Black Firemen in San Antonio’s Past




Research into San Antonio’s Black Firemen is quite interesting and may be surprising to many. What I have discovered is concerned with black fire companies 3 and 4 as they were called, and is designed to encourage more in depth analysis of their origins, the individual firemen, and the socio-political climate during the era in question. We do know that the first organized black firemen and the first black police officers was the result of the Reconstruction politics of Governor E.J. Davis, a man hated by the former slave owners. The sources where one may find this important information is included in records at the Bexar County Courthouse and included in a section of the PhD Thesis by Kenneth Mason titled, Paternal Continuity: African-Americans and Race Relations in San Antonio, Texas 1867-1937. One can also find information about these early black firemen in Austin at various libraries and research institutions.  Also, some web research was compiled from the City of San Antonio and from an article by Shirley Lerner at Finding out things like this is often hard work.


         One must know that after the civil war a radical Reconstruction Governor named E.J. Davis was in control of the governor’s office in Texas. He appointed people to register blacks to vote and commissioned the first black police officers in the state of Texas around 1867. This was way before the San Antonio Police Department was formed. Black police officers patrolled the streets of San Antonio and other cities in Texas causing racists to burn up inside their minds. Even before Reconstruction and during slavery black firemen were working in San Antonio often to the dismay of racialzed whites that wanted every aspect of white life to remain within the realm of white supremacy.


              According to Shirley F. Lerner, “The saga of the ‘colored’ volunteer fire companies is a significant addition to the history of Reconstruction and its aftermath in San Antonio. Since volunteer fire companies enjoyed considerable prestige and political influence, it is likely that local blacks were attempting to acquire these goals by organizing fire companies. Little is known about these groups because the general population in the city resented and ignored them. At the time of their inception, the two original fire companies were struggling to re-organize. Some felt the newly established black brigades were a detriment to the re-building of the Milam and Alamo Companies. Nevertheless, the two black volunteer organizations remained long after Reconstruction's end. In 1873, seven years after its founding, a charter was granted Fire Company No.3 during Mayor Giraud's administration. This action is significant because it shows that the white community had accepted some black progress. Perhaps a few of the councilmen had formed political ties with the black community. From then on, however, City Council records and newspaper articles make little mention of Fire Company No. 3.”

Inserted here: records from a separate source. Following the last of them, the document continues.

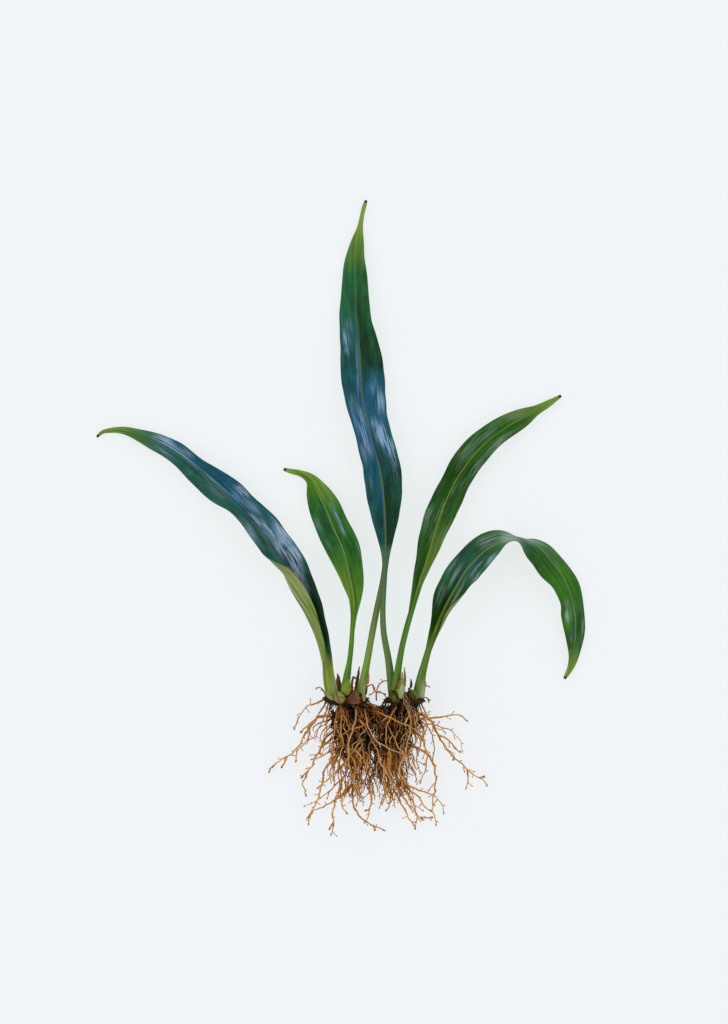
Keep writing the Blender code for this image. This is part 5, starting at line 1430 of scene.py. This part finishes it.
def skin_material(name, inner, outer, edge_colour, roughness, ribs):
    """Scale or bud skin: two colours along fine ribs, and another colour at the edges.

    tone holds how far a point is towards the outer colour, how pale it is, partly its own pale colour and
    partly a painted highlight, and its edge.
    """
    material, tree, shader = new_material(name)
    place, _ = mark(tree, "place")
    _, (outward, pale, edge) = mark(tree, "tone")
    stretched = add(tree, "VectorMath", (place, (ribs, 0.35, 1.0)), operation="MULTIPLY")
    rib = add(tree, "TexNoise", (stretched, 1.0, 4.0))
    where = add(tree, "TexCoord").outputs["Object"]
    blotch = add(tree, "TexNoise", (where, 0.5 / MM, 3.0))
    uneven = add(tree, "MapRange", (blotch, 0.3, 0.7, -0.25, 0.25))
    outward = add(tree, "Math", (outward, uneven), operation="ADD", use_clamp=True)
    colour = add(tree, "Mix", (outward, inner, outer))
    # Paleness is partly the skin's own pale colour and partly a painted highlight.
    colour = add(tree, "Mix", (pale, colour, "#D8D8B8"))
    line = add(tree, "MapRange", (rib, 0.35, 0.65, 0.55, 1.15))
    colour = add(tree, "Mix", (0.7, colour, line), blend_type="MULTIPLY")
    rim = add(tree, "MapRange", (edge, 0.8, 1.0, 0.0, 0.6))
    colour = add(tree, "Mix", (rim, colour, edge_colour))
    bump = add(tree, "Bump", {"Strength": 0.6, "Distance": 0.12 * MM, "Height": rib})
    set_inputs(tree, shader, {"Base Color": colour, "Roughness": roughness, "Specular IOR Level": 0.25,
                              "Normal": bump})
    return material


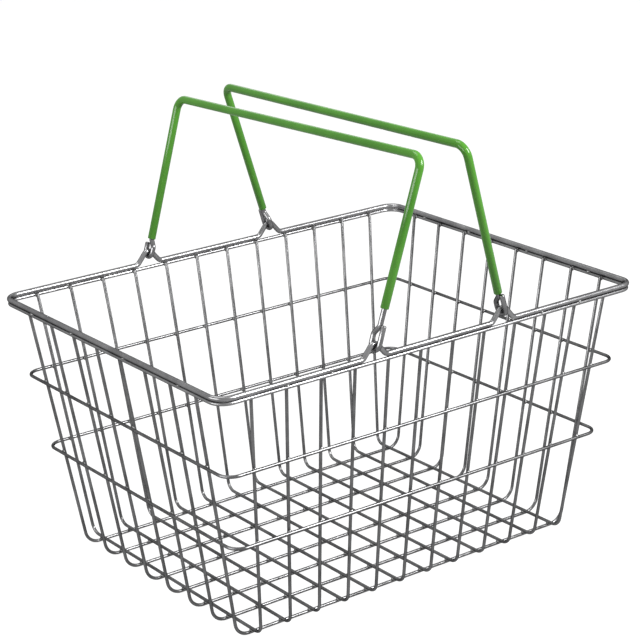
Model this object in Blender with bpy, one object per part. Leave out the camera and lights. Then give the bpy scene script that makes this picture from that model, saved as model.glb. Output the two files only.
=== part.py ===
"""Wire shopping basket with two folding bail handles.

X runs along the basket, Y across it, Z up. The origin is on the floor, under the middle.
"""
import math

import bpy

# Sizes, in metres. The basket's are over the outside of the thick rim wire.
basket_length = 0.429
basket_width = 0.333
basket_height = 0.229
floor_length = 0.348
floor_width = 0.258
rim_wire = 0.0046
lower_rim_wire = 0.0032
mesh_wire = 0.0028
bail_wire = 0.0045
sleeve_od = 0.0070
sleeve_wall = 0.0010

# Corner radii of the horizontal wires, and bend radii at the floor, on the centre lines.
rim_corner = 0.013
belt_corner = 0.012
long_bend = 0.0130
cross_bend = 0.0090

# Heights of the two belt wires above the floor.
upper_belt_height = 0.158
lower_belt_height = 0.0915

# Twelve wires cross the basket and eight run along it. Their tops fan out to these
# distances from the rim's corners, and on the floor they keep clear of the other
# set's bends by these.
cross_count = 12
long_count = 8
cross_corner_gap = 0.031
long_corner_gap = 0.037
cross_foot_gap = 0.0016
long_foot_gap = 0.0040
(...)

         I also discovered that the Mayor Giraud mentioned in this quote above owned a slave auction house in San Antonio being one of several Sam Antonio mayors engaged in the horrid institution of slavery. Lerner further states that, “The idea that there were political ties between the black volunteers and some white leaders is furthered by the fact that company’s No. 3 and No. 4 selected two prominent whites to represent them when City Council elected a fire chief in 1878. J.H. Kampmann, a well-known businessman and alderman, was chosen by Co. No.3 and Edward Braden, a government contractor and future chief of Co. No.1, was selected by Co. No.4. It is true that negative attitude toward blacks disallowed their rightful self-representation in the election, but obvious political ties with important urban leaders permitted some recognition by the white community.” Much of this history has been ignored as it has been the desire to hide the problems of racism in our society and to remove the history of blacks from white minds and black minds alike.


         Often, whites were told how great their ancestors were. This was done with incomplete stories about the role of their ancestors in the brutal savagery of slavery. Whites were often told that their great grandfathers, and great-great grandfathers, were civic leaders, farmers, and entrepreneurs engaged in the great work of building society. What whites are generally not told, even by relatives, are the circumstances under which their relatives became successful. Often their success came about as a result of  segregation, murder, and the enslavement of African Americans. This is the reason why black history is in fact American history, and should not be separated out as if it was inconsequential to the total development of this country, state, and city.  

Every social studies book, in every chapter, at every level of education, should be filled with black history.